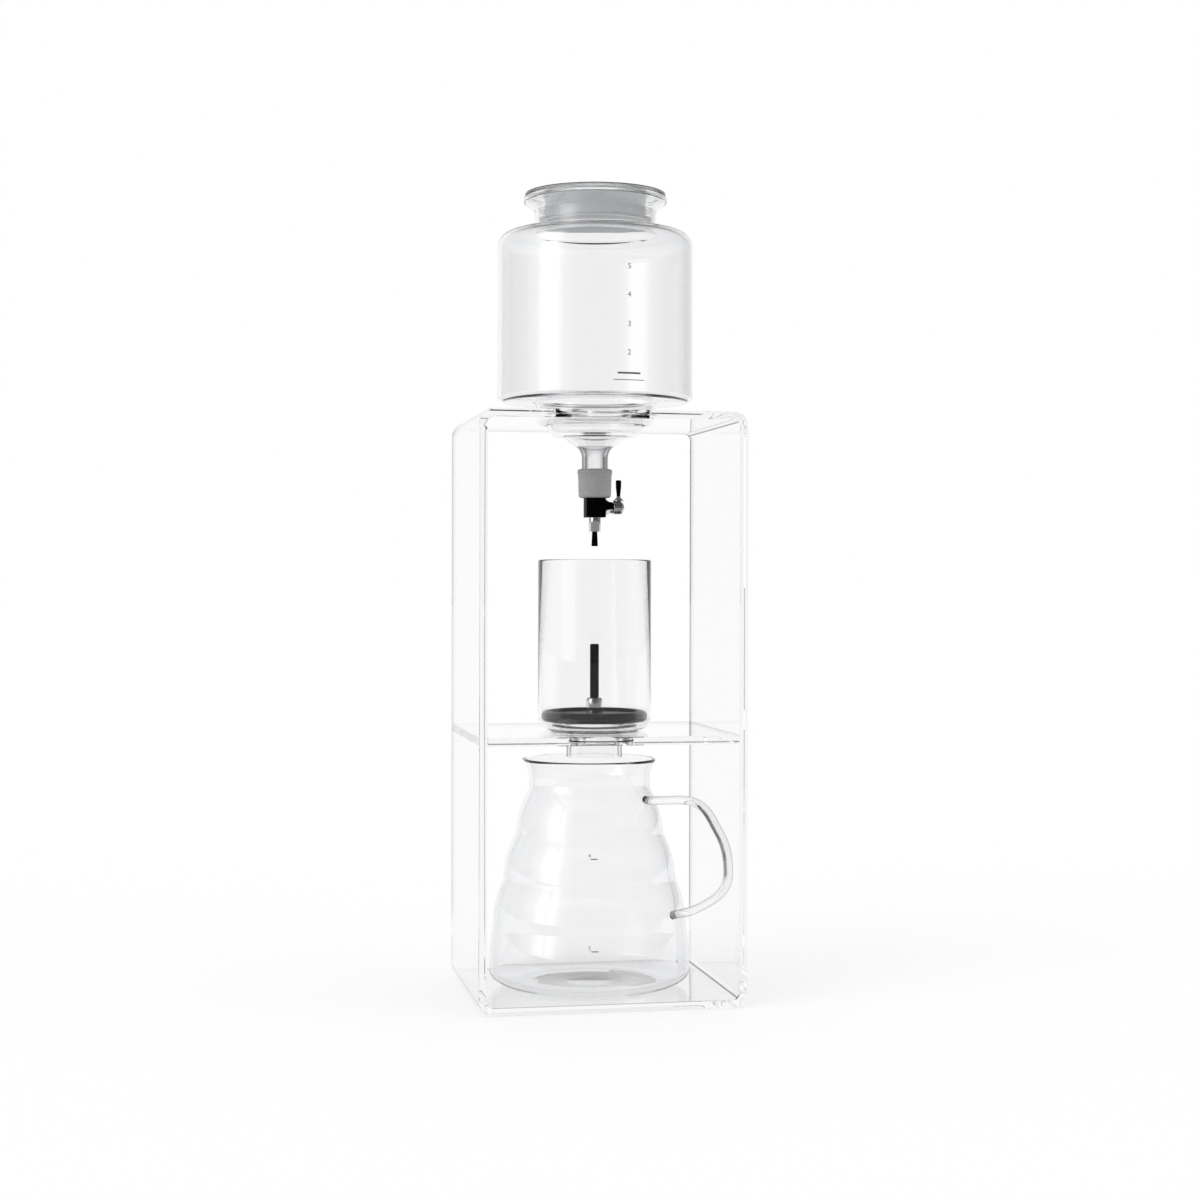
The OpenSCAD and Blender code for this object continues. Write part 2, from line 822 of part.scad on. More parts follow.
// Space that the spout may fill: outside the neck's inner wall, inside the reach and below the rim
module spout_space() {
    reach = jug_neck_r + jug_flare + spout_out;
    intersection() {
        ring(reach, jug_neck_r - jug_wall, jug_neck_z, jug_h);
        translate([0, -reach, 0])
            cube([reach, 2 * reach, 2 * jug_h]);
    }
}

// Blown glass server with rippled sides, a flared rim and a spout opposite the handle
module server_jug() {
    color("lightcyan", 0.4)
        at_server()
            difference() {
                union() {
                    turned_wall(jug_outline, jug_wall);
                    rotate([0, 0, 180])
                        intersection() {
                            spout_space();
                            spout_rod(spout_r);
                        }
                }
                rotate([0, 0, 180])
                    intersection() {
                        spout_rod(spout_r - jug_wall);
                        ring(2 * jug_r, jug_neck_r / 2, jug_neck_z, jug_h + cut);
                    }
                translate([0, 0, -cut])
                    cylinder(r = punt_r, h = punt_h + cut);
            }
}

// The server's own frame: on the base, with +X along the handle
module at_server() {
    translate([-jug_left, 0, sheet_t])
        rotate([0, 0, -handle_turn])
            children();
}

// Outer radius of the server's side at a height between the neck and the lowest notch
function jug_side_at(z) = side_r((ripple_top_z - z) / (ripple_top_z - jug_notch_z));

// Middle line of the handle, in the plane of the handle
handle_top_r = jug_side_at(handle_top_z);
handle_low_r = jug_side_at(handle_low_z);
handle_line = let (
        out = handle_reach - handle_t / 2 - handle_top_r,
        drop = handle_top_z - handle_low_z,
        last = len(handle_out_shares) - 1,
        p = concat(
            [[handle_top_r - handle_sink, handle_top_z]],
            [for (i = [1:last]) [handle_top_r + out * handle_out_shares[i],
                                 handle_top_z - drop * handle_down_shares[i]]],
            [[handle_low_r - handle_sink, handle_low_z - drop * 0.01]]
        ),
        n = len(p) - 1
    )
    concat(
        [for (i = [0:n - 1], j = [0:handle_steps - 1])
            smooth_point(p[max(i - 1, 0)], p[i], p[i + 1], p[min(i + 2, n)], j / handle_steps)],
        [p[n]]
    );

// Point at the share t of a smooth curve from b to c, whose neighbours are a and d
function smooth_point(a, b, c, d, t) =
    0.5 * (2 * b + t * (c - a) + t * t * (2 * a - 5 * b + 4 * c - d) + t * t * t * (3 * b - 3 * c + d - a));

// Glass strap of oval section along the middle line
module server_handle() {
    line = handle_line;
    last = len(line) - 1;
    points = [
        for (i = [0:last])
            let (side = i == 0 || i == last
                    ? [0, 1]
                    : let (d = unit(line[min(i + 1, last)] - line[max(i - 1, 0)])) [-d.y, d.x])
            for (k = [0:handle_sides - 1])
                let (a = 360 * k / handle_sides,
                     q = line[i] + side * handle_t / 2 * cos(a))
                [q.x, handle_w / 2 * sin(a), q.y]
    ];
    faces = concat(
        [[for (k = [0:handle_sides - 1]) k]],
        [
            for (i = [0:last - 1], k = [0:handle_sides - 1])
                let (a = i * handle_sides + k,
                     b = i * handle_sides + (k + 1) % handle_sides)
                each [[a, a + handle_sides, b], [b, a + handle_sides, b + handle_sides]]
        ],
        [[for (k = [handle_sides - 1:-1:0]) last * handle_sides + k]]
    );
    color("lightcyan", 0.5)
        at_server()
            polyhedron(points = points, faces = faces);
}

stand_frame();
shelf();
water_bowl();
bowl_outlet();
lid();
stopper();
tap_inlet();
tap_body();
tap_gland();
nozzle_sleeve();
drip_tube();
tap_key();
key_seals();
lever_collar();
lever_stem();
lever_grip();
coffee_cylinder();
filter_ring();
filter_plate();
filter_mesh();
filter_boss();
filter_rod();
filter_nut();
server_jug();
server_handle();
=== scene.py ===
"""Looks of a cold drip coffee tower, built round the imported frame.

Lengths in the classes are millimetres, and MM turns them into the frame's metres. Azimuth 0 is the
side of the open front, where the bowl's scale is, and +X is to the right of it.
"""

import logging
import math
from collections.abc import Callable, Sequence
from dataclasses import dataclass, replace
from enum import Enum
from functools import cache

import bpy
from mathutils import Matrix, Vector


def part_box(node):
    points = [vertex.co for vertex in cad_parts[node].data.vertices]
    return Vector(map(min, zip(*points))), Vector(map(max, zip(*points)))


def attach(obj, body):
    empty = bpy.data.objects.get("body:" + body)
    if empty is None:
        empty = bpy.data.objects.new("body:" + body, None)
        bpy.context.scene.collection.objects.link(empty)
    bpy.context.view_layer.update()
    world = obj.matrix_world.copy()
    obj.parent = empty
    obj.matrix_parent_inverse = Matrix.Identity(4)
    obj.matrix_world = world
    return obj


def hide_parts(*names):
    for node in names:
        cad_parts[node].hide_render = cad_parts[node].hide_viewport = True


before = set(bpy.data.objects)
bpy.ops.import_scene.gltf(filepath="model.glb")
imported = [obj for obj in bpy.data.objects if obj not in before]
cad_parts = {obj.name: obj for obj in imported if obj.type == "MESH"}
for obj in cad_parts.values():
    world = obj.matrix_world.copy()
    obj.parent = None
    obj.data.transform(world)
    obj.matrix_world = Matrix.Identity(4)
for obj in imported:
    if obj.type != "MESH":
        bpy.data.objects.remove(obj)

LOG = logging.getLogger("tower")
MM = 0.001
FULL_TURN = 2.0 * math.pi
MERGE_GAP = 0.002 * MM

Point = tuple[float, float]
Triple = tuple[float, float, float]
Colour = Triple
Mesh = bpy.types.Object
Chooser = Callable[[Vector, Vector], bool]
Value = float | Sequence[float] | bpy.types.NodeSocket


class Axis(Enum):
    """The axis that a turned piece is spun about."""

    X = "x"
    Z = "z"


# Small helpers for outlines, in millimetres


def unit(a: Point, b: Point) -> Point:
    """Direction from a to b, one long."""
    length = math.dist(a, b)
    return (b[0] - a[0]) / length, (b[1] - a[1]) / length


def arc_corner(a: Point, p: Point, b: Point, radius: float, steps: int) -> list[Point]:
    """Arc that rounds the corner p.

    Args:
        a: Neighbour before the corner.
        p: The corner.
        b: Neighbour after the corner.
        radius: Radius of the arc.
        steps: Number of stretches in the arc.

    Returns:
        The arc's points, from the side of a to the side of b.
    """
    ux, uy = unit(p, a)
    vx, vy = unit(p, b)
    half = math.acos(max(-1.0, min(1.0, ux * vx + uy * vy))) / 2
    mx, my = unit((0.0, 0.0), (ux + vx, uy + vy))
    cx, cy = p[0] + mx * radius / math.sin(half), p[1] + my * radius / math.sin(half)
    back = radius / math.tan(half)
    start = math.atan2(p[1] + uy * back - cy, p[0] + ux * back - cx)
    end = math.atan2(p[1] + vy * back - cy, p[0] + vx * back - cx)
    sweep = (end - start + 3 * math.pi) % FULL_TURN - math.pi
    turns = [start + sweep * i / steps for i in range(steps + 1)]
    return [(cx + radius * math.cos(t), cy + radius * math.sin(t)) for t in turns]


def rounded(corners: Sequence[Triple], steps: int = 10) -> list[Point]:
    """Outline through corners, each with its own rounding.

    Args:
        corners: Radius, height and rounding of each corner.
        steps: Number of stretches in each arc.

    Returns:
        The outline's points.
    """
    points: list[Point] = []
    last = len(corners) - 1
    for i, (x, y, radius) in enumerate(corners):
        if radius == 0 or i in (0, last):
            points.append((x, y))
        else:
            points += arc_corner(corners[i - 1][:2], (x, y), corners[i + 1][:2], radius, steps)
    return points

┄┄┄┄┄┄

Exactly those lines that run from the line with "stand_frame();" through the line with "bpy.data.objects.remove(obj)" are to be reproduced; both end lines belong to the range.

stand_frame();
shelf();
water_bowl();
bowl_outlet();
lid();
stopper();
tap_inlet();
tap_body();
tap_gland();
nozzle_sleeve();
drip_tube();
tap_key();
key_seals();
lever_collar();
lever_stem();
lever_grip();
coffee_cylinder();
filter_ring();
filter_plate();
filter_mesh();
filter_boss();
filter_rod();
filter_nut();
server_jug();
server_handle();
=== scene.py ===
"""Looks of a cold drip coffee tower, built round the imported frame.

Lengths in the classes are millimetres, and MM turns them into the frame's metres. Azimuth 0 is the
side of the open front, where the bowl's scale is, and +X is to the right of it.
"""

import logging
import math
from collections.abc import Callable, Sequence
from dataclasses import dataclass, replace
from enum import Enum
from functools import cache

import bpy
from mathutils import Matrix, Vector


def part_box(node):
    points = [vertex.co for vertex in cad_parts[node].data.vertices]
    return Vector(map(min, zip(*points))), Vector(map(max, zip(*points)))


def attach(obj, body):
    empty = bpy.data.objects.get("body:" + body)
    if empty is None:
        empty = bpy.data.objects.new("body:" + body, None)
        bpy.context.scene.collection.objects.link(empty)
    bpy.context.view_layer.update()
    world = obj.matrix_world.copy()
    obj.parent = empty
    obj.matrix_parent_inverse = Matrix.Identity(4)
    obj.matrix_world = world
    return obj


def hide_parts(*names):
    for node in names:
        cad_parts[node].hide_render = cad_parts[node].hide_viewport = True


before = set(bpy.data.objects)
bpy.ops.import_scene.gltf(filepath="model.glb")
imported = [obj for obj in bpy.data.objects if obj not in before]
cad_parts = {obj.name: obj for obj in imported if obj.type == "MESH"}
for obj in cad_parts.values():
    world = obj.matrix_world.copy()
    obj.parent = None
    obj.data.transform(world)
    obj.matrix_world = Matrix.Identity(4)
for obj in imported:
    if obj.type != "MESH":
        bpy.data.objects.remove(obj)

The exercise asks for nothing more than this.